I'm so tired I feel like my eyes are bleeding. I'm feeling a bit sick too. A frog in my throat. Yuck. Coughing up yellow shit and it's making my cartoon voice sound even worse than normal. I ditched plans with Mark to go see Snapcase tonight. I'm running low on scratch these days even though he offered to pay for me I just want to be at home by myself and have a lush bath. I feel bad for people that actually pay for that stuff. I'm really spoiled to be able to have one everynight. I'm dipping into my overdraft to go out tomorrow night. He understood. He's sweet and didn't feel like going out either. I kinda just wanted to be alone actually. Alone until I made a great dinner and again as usual wasn't even hungry and hardly ate anything. No wonder I'm sick. I wish there was someone here to eat it.

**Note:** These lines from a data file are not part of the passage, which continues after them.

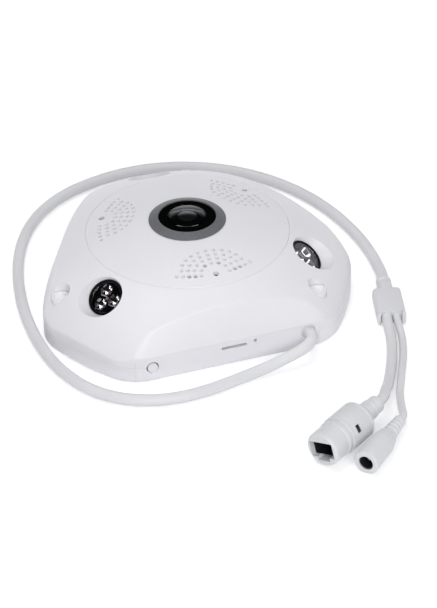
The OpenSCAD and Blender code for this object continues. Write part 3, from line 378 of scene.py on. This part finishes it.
for rib in range(rib_count):
    outer = rib_radius - 0.0009 * rib / rib_count
    foot = rib_length * (2 * rib + 1)
    ribs += [(outer, foot, 0.0002), (outer - groove, foot + 0.0001), (outer - groove, foot + 0.0012),
             (outer - 0.0002, foot + 0.0013, 0.0002)]
ribs += [(0.0027, 0.0124, 0.0004), (0.0, 0.0124)]
power_relief = fitted(
    "power_relief_ribs", put([jack_place @ Matrix.Translation((0, 0, jack_length))], turn(ribs, 56)), vinyl,
    "cable_sheath", "power_strain_relief")

# Cables: round leads in white vinyl that lie on the table as they were put down. The main one leaves the front
# wall, turns left round the whole housing and comes back on the right to the splitter.
main_route = [
    (0.0359, -0.0599, 0.0088), (0.0359, -0.0648, 0.0088), (0.0342, -0.0676, 0.0085),
    (0.0302, -0.0699, 0.0075), (0.0254, -0.071, 0.0064), (0.0206, -0.0716, 0.0053), (0.0146, -0.0723, 0.004),
    (0.0076, -0.0732, 0.003), (-0.005, -0.0759, 0.0027), (-0.0186, -0.0784, 0.0027),
    (-0.0327, -0.0787, 0.0027), (-0.0456, -0.0756, 0.0027), (-0.0568, -0.0692, 0.0027),
    (-0.0654, -0.0597, 0.0027), (-0.0714, -0.0476, 0.0027), (-0.0751, -0.0345, 0.0027),
    (-0.0769, -0.0204, 0.0027), (-0.0772, -0.0065, 0.0027), (-0.0764, 0.0073, 0.0027),
    (-0.0744, 0.0216, 0.0027), (-0.0713, 0.036, 0.0027), (-0.0669, 0.05, 0.0027),
    (-0.0609, 0.0634, 0.0027), (-0.053, 0.0756, 0.0027), (-0.0432, 0.0857, 0.0027),
    (-0.0319, 0.0933, 0.0027), (-0.0191, 0.0985, 0.0027), (-0.0054, 0.1015, 0.0027), (0.0086, 0.102, 0.0027),
    (0.0226, 0.0998, 0.0027), (0.0361, 0.0949, 0.0027), (0.0487, 0.0875, 0.0027), (0.06, 0.0777, 0.0027),
    (0.0697, 0.0656, 0.0027), (0.0774, 0.0519, 0.0027), (0.0829, 0.0372, 0.0027), (0.0863, 0.0223, 0.0027),
    (0.088, 0.008, 0.0027), (0.0881, -0.0053, 0.0027), (0.0873, -0.0148, 0.003), (0.0861, -0.0228, 0.0035),
    (0.0847, -0.0282, 0.0035),
]
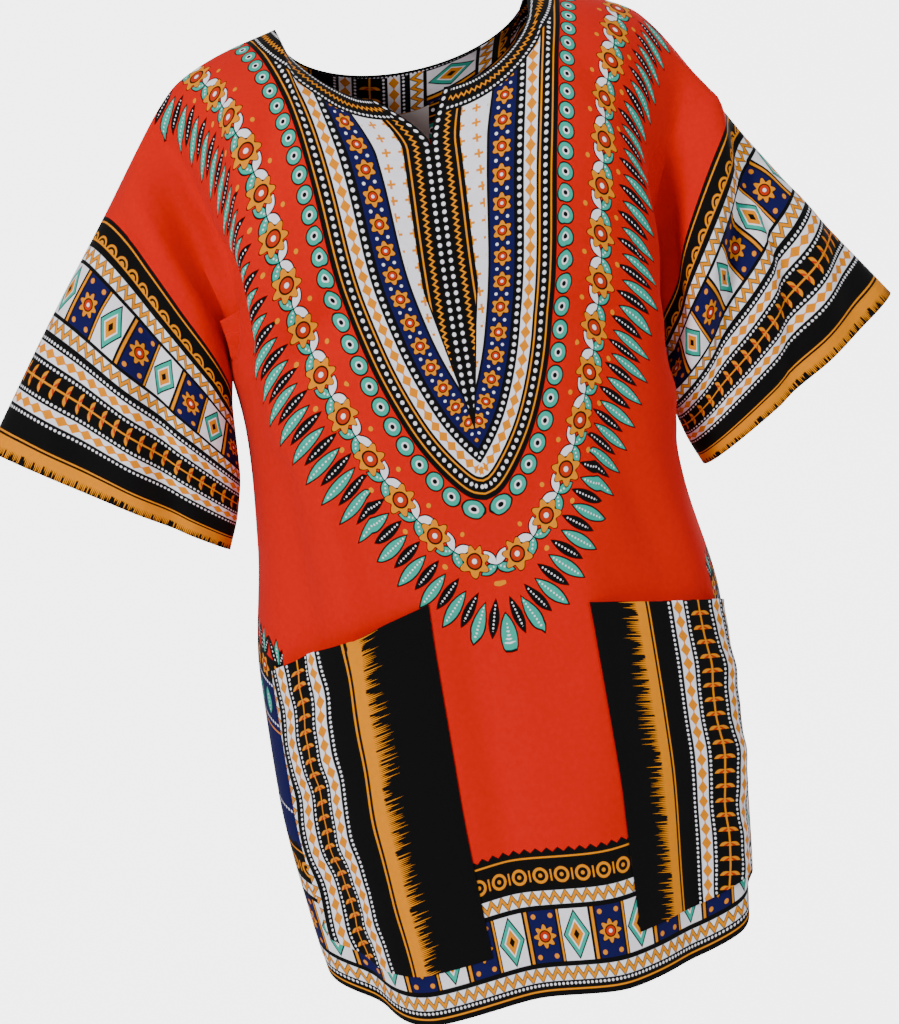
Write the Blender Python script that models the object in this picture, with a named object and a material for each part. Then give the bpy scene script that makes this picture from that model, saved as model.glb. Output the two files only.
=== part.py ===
"""A dashiki tunic with short kimono sleeves, as it hangs on its wearer.

The front and the back are each cut in one piece with their halves of the sleeves and
sewn along the shoulders, the sleeves' undersides and the sides, down to a slit. Two patch
pockets lie on the front, and a facing and a bare label line the back of the neck.

X is across, Y runs from the front (-) to the back (+), Z is up. The origin is midway
between the two points where the shoulder seams meet the neckline.
"""

import math

import bmesh
import bpy
import numpy as np

CM = 0.01  # every size below is in centimetres

COLLECTION = "dashiki_tunic"
FRONT, BACK = -1, 1
LEFT, RIGHT = -1, 1

CLOTH = 0.15  # wall of the front and the back
POCKET_CLOTH = 0.12
FACING_CLOTH = 0.10
SEAM_GAP = 0.03

NECK_HALF_WIDTH = 10.1
NECK_DROP = {FRONT: 6.8, BACK: 4.6}
NECK_DEPTH = {FRONT: 7.0, BACK: 6.2}
NECK_SLIT = 4.2  # length of the cut below the front neckline
SLIT_OPENING = {LEFT: 4.0, RIGHT: 1.7}  # how far each flap falls aside

PANEL_HALF_WIDTH = 27.0  # from the centre line to a side seam, along the cloth
CUFF_ACROSS = 50.5  # from the centre line to a sleeve's hem, along the cloth
ARMPIT_Z = -25.0
SIDE_SLIT_Z = -60.0
SWAY = 1.2  # how far the body hangs aside of the neck, towards the left
SWAY_DROP = 22.0  # how far below the neck it is all there
HEM_Z = {FRONT: -77.2, BACK: -78.0}
HEM_CORNER_LIFT = 4.0
HEM_SLIT_OPENING = 0.05  # share of a panel's half that draws back from the side at the hem

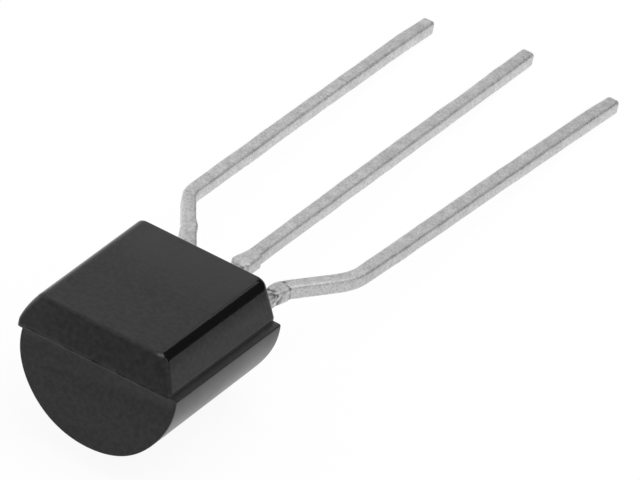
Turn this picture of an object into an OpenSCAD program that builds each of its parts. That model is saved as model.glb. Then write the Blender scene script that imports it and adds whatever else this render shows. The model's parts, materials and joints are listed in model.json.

I'll hang out with Mark and Joel who i haven't seen since the summer tomorrow. We're gonna watch the punk show because the spitfires and mary-anne are gonna be on it. Rad. I worked to the bone today. Didn't realise until 2pm that I hadn't eaten lunch and I wasn't hungry enough to eat much either. Jay C emailed me today to to tell me he watched the new warped tour dvd and there was (in his words) a very flattering close up of me on stage during gob's vancouver set. I laughed out loud. I was so drunk that whole day I hardly remember it. I don't even remember the ride there due to all the beer for breakfast. What a day. I drank fireball whisky all day instead of water. Out of control. I do remember Alkaline trio to a T. It was amazing. Just as the sun was setting. I felt like crying during Bleeder. "The one thing that I never said is that I'm truly happy in my heart and in my head". I am. I truly truly am and I hope you are too.